Generally speaking, people find happiness in a variety of ways. Happiness can be found in the sight of a rainbow, or a child’s laugh, or a completed task, or a relaxing walk. Or some might find happiness in the formulation of a bright idea. For some it may just be a warm feeling that comes out of nowhere. It can be found in both the little things, like digging in our garden, or it may come from great, life-changing moments like realising we have met our life partner. Happiness can be the result of a whole range of experiences. The possibilities for finding sources of happiness are everywhere around us. If we open ourselves up to them, we can certainly find that all sorts of things can make us happy.
The common theme here, however, is that happiness appears to be the result of favourable, even serendipitous, external circumstances. Because happiness is so desirable, this leads to the endeavour to create those circumstances in our lives. This can paradoxically produce the opposite effect. The constant effort, for example, to earn enough money and create enough leisure time to be happy, can create tension and stress and misery.
At the school where I taught, we had a weekly philosophy discussion with the children. One favourite lesson was to consider a game we called “I’ll be happy when...”. We all filled in the blank differently – I’ll be happy when the holidays come; when I get a bike for Christmas; when I’m allowed to go to the party, and so on. Adults may be comfortable without the bike. However, we certainly play our own version of the game: when I get a raise; when my political party wins; when I buy my perfect home, or meet my perfect partner.
We need a way to stop playing that game, to get off the treadmill of constantly chasing external circumstances and future gains to make us happy. We need to find ready and reliable access to the everlasting bliss that is spoken of in the teachings of the wise. To do this we have to look elsewhere and in another way. We have to discover that well-spring of joy within ourselves, that continues to flow regardless of the external circumstances.

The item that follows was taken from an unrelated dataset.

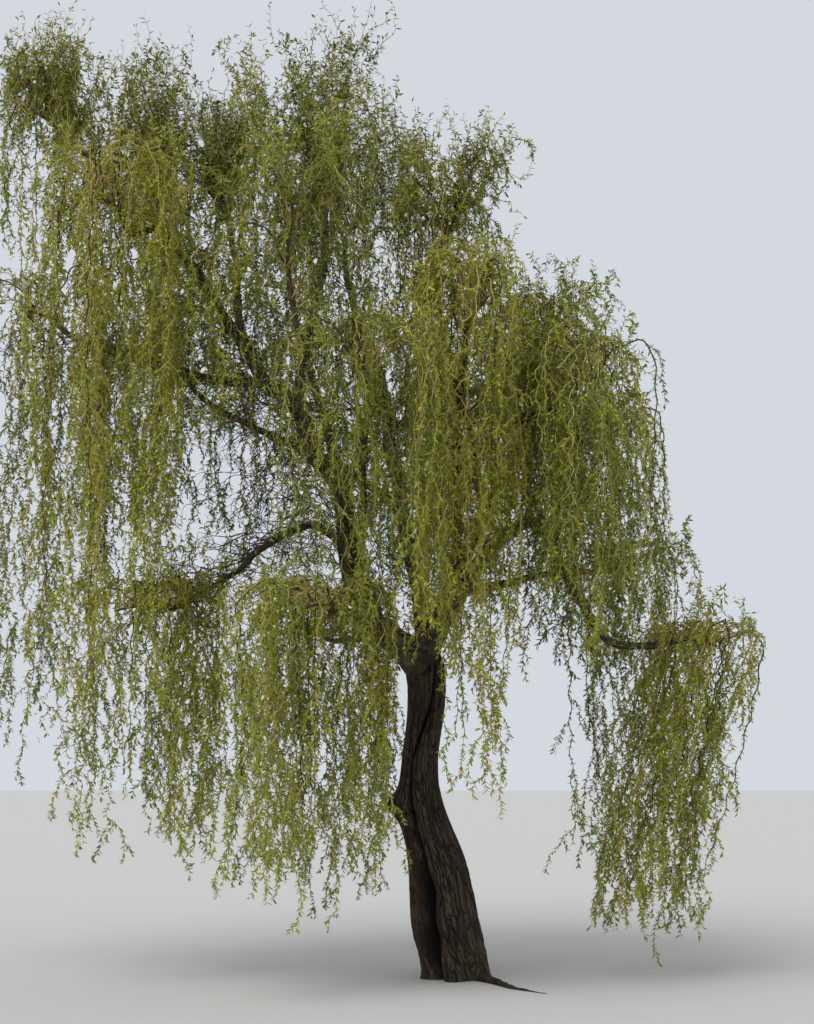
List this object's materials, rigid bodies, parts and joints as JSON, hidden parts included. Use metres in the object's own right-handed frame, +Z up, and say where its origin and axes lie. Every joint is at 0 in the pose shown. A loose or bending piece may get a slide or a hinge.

As with all the great universal energies like love and peace and knowledge, the wise tell us that ānanda is part of our true nature, it is who we really are. Like breathing, or thinking, or seeing, we don’t have to earn the right to happiness. It comes with our very existence.
Think of joy as being like the ocean. It is always there, ready for anyone who so desires to take a drop, or a teaspoon full, or to fill a bucket. Or we can plunge in and experience complete immersion. But unlike the physical ocean, this ocean of bliss is a place where we, like fish, can live and breathe. In fact, it is an ocean in which we are the water. How can we realise our true nature as being that ocean of bliss?
I had a conversation with a client on this very topic. To look at her you would say she had it all. A devoted family, lovely children, an interesting career, sufficient wealth. However, she found that fear and insecurity dogged her life. We spoke about that ocean of happiness that was available to everyone. She wanted practical guidance on how to discover it. I made some suggestions which she followed enthusiastically, and which changed her attitude and her experience.
What were those first steps to find her true inheritance of ānanda, eternal joy and bliss?
Think again of that quote of Juliet. It offers practical guidance. She says of love that “the more I give to thee, the more I have, for both are infinite”. This tells us where to begin. With giving.
One of my teachers told us to give what we think we lack. If we have no friends, we should be friendly. If we lack money, we should be generous and charitable, even with the little that we have. If we are ignorant, we should share what little we do know. If we feel unloved, we should be affectionate and loving to anyone who comes our way.
So if our experience of joy is that it comes and goes, and seems to be dependent on external circumstances over which we have no control, then a good place to start is to cheer others up. We could make them happy and spread a little joy in the world. If we want our experience of joy to be unending, then giving joy has to be constant as well.
My teacher told us that this practice, of giving what we lack, might seem impossible. Until we try it. This cannot be done in theory, or through discussion, or through thinking about it. It requires a little work, a little application of energy over time.
It also takes some trial and error. How exactly does one go about spreading joy? What does one say? What does one do? Is it the same on every occasion and with every person, or do we have to pay close attention and adjust our actions and conversation to fit the situation? How do we ensure that it is about them, and not all about us?
Even to ask these questions shows that this effort to offer happiness to others has a few moving parts: connection and attention to others; a desire that they have any burden lifted from their shoulders; sensitivity to their needs and mood; sensitivity to our own moods.
An open smile will be just the thing for one person, a cheerful greeting for another. Someone else may need silent companionship. Others may just want to be left alone!
I said this was simple, but I didn’t say it was necessarily easy. However, it is totally worthwhile both for others and for yourself. The wise promise us ānanda, unending bliss. Most of us need to apply ourselves and make an effort to realise our birthright. The path is laid out before us. A great way to take the first steps is to give happiness to everyone you meet.